Visualize web log with GoAccess
GoAccess is an open-source web log analyzer and interactive viewer that runs in a terminal or through your browser. It provides fast and valuable HTTP statistics for system administrators that require a visual server report on the fly.
Installation & Use
Several installation ways can be found on the official document, and the guide for installing goaccess from distribution can be found here. This article builds goaccess from release because certain features (e.g., geoip) are not available in the distribution version.
# install dependencies
apt install -y build-essential libncursesw5-dev libgeoip-dev libmaxminddb-dev libssl-dev
# download, extract and compile goaccess
wget https://tar.goaccess.io/goaccess-1.7.2.tar.gz
tar -xzvf goaccess-1.7.2.tar.gz
cd goaccess-1.7.2/
# enable geoip
./configure --enable-geoip=legacy --enable-utf8
make
make install
# uninstall
make uninstall
make clean
The default config file is /usr/local/etc/goaccess/goaccess.conf
. Instead of editing the default configuration, I create ~/.goaccessrc
and specify the config file by -p ~/.goaccessrc
. Below is my configuration, it specifies the parsing method for the log file.
time-format %T
date-format %d/%b/%Y
log_format %h %^[%d:%t %^] "%r" %s %b "%R" "%u" %^
Then, use the following command to generate an HTML report based on the nginx logs.

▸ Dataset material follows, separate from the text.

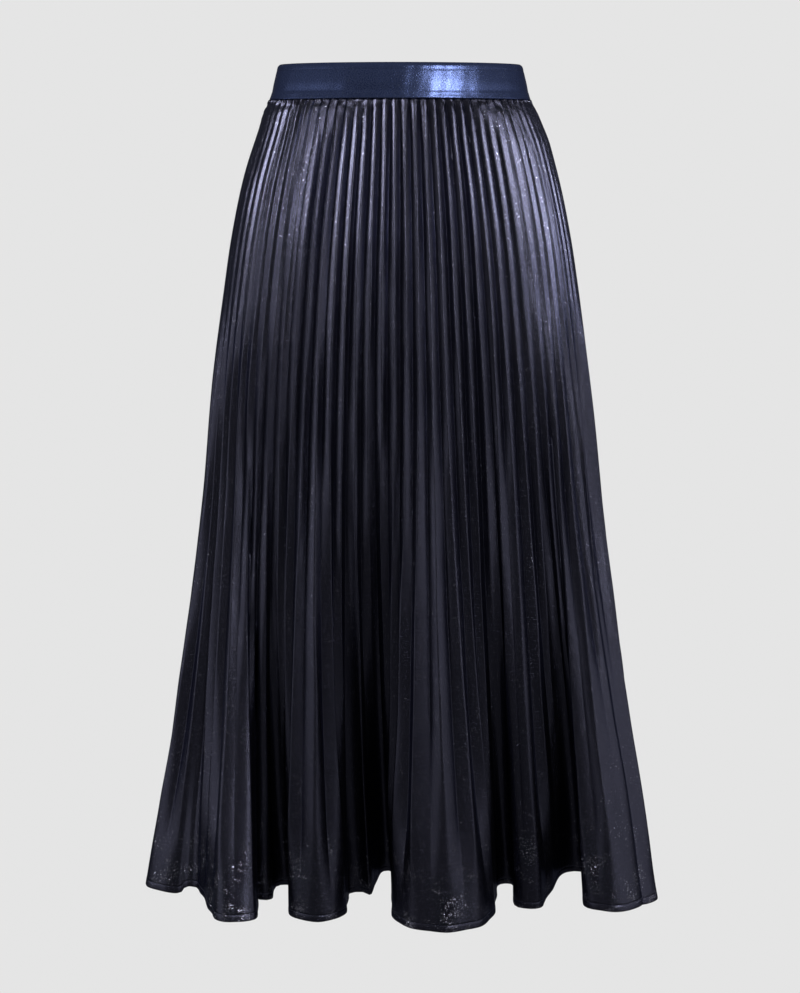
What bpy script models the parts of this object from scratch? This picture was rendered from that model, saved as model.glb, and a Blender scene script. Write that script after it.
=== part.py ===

goaccess -a -d -f /usr/share/nginx/logs/blog.log -p /root/.goaccessrc -o /var/www/report.html --max-items=500
The usage of each option is as follows.
-a
: Enable a global report for all statistics, including stats for bots, OS, browsers, HTTP referrals, etc.-d
: Enable this option to generate a separate report grouped by date on each panel, instead of showing only an aggregated count.-f
: Specify the path of the log file to analyze.-p
: Specify the path of the config file from which goaccess will read settings.-o
: Specify the location and format of the output report. In this example, the report will be saved in HTML format in/var/www/report.html
.--max-items
: Set the maximum number of items to show on each panel report.
The log visualization can be viewed by accessing the HTML file, as follows.
Nginx configuration
Next, proxy this HTML file with nginx to enable access to the log analysis via the domain name. Since the logs may contain private information, open access is insecure. This article uses nginx's HTTP Basic Authentication to enable identity verification.
Install htpasswd.
apt install apache2-utils
Generate the password file. I use "tester" as username and "123456" as password for example.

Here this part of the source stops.